I hear that all the time. One of
the most moving things in literature, when Sir Walter Scott lay dying, he said
to his son-in-law, Lockhart, “Bring me the Book.”
And Lockhart said, “Father, the
library has thousands of books. What book?”
And Sir Walter Scott said, “Son,
there's just one Book, bring me the Book.”
And Lockhart brought to the great
Scottish bard and novelist the Bible and he died with this Book in his hands.
“There's
just one Book,” cried the dying saint,
“Read me
the old, old story.”
And the
winged words that can never fade,
Wafted his
soul to glory.
[Author
and work unknown]
There's just one Book, God’s Book,
and it charts the way from this life to
the life
to come; from this world to our Heavenly home. May we stand together?

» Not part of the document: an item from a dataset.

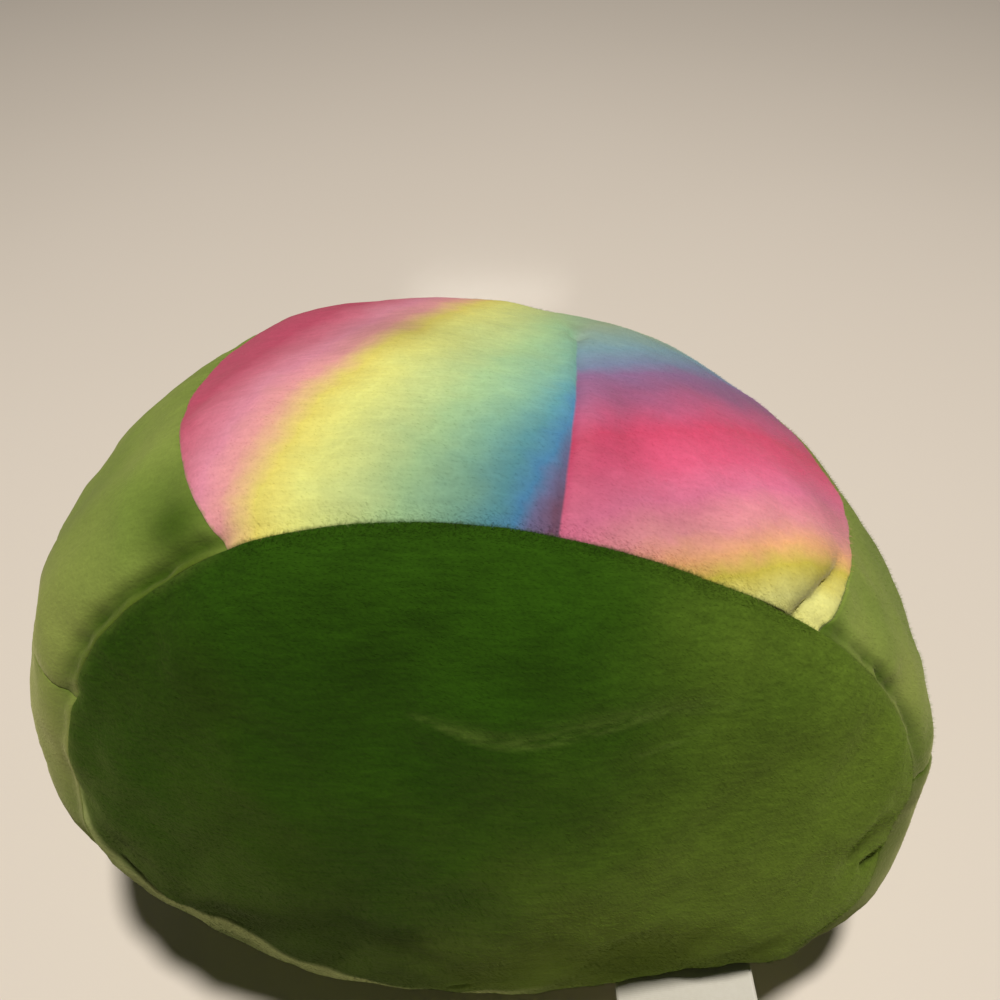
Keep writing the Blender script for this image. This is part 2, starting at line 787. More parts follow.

Our dear Lord, what a comfort to
know that when we hold this Book in our hands, and when we read on its sacred
pages about Thee, we are looking upon the very face of our Savior. This is His
life and love speaking, walking, talking, inviting, loving, dying, rising,
interceding, and some glorious and consummating day, coming again. O Lord,
that we might treasure its words, accept it’s Savior, listen to His voice. Make
Him Lord of our lives, our hope in this world and the world to come.
And while our people wait this
moment in quiet prayer, a family you, a couple you, or just one somebody you, “Today,
Pastor, I've decided for God. And we're on the way.” In the balcony round, down
one of the stairways, in the press of people on this lower floor, down one of
these aisles, “Pastor, the Spirit has spoken to my heart today, I'm accepting
Jesus as my Savior,” or “I'm putting my life in this dear church,” or “I'm
coming to be baptized,” or as the Spirit shall press the appeal on your heart make
that decision now.
And in a moment when we sing, make
that first step and may angels attend you in the way. So bless the appeal, our
Lord, with the gracious harvest in Thy saving Name, amen.
While we wait, while we pray,
while we sing, “Here I am, Pastor, I'm on the way.”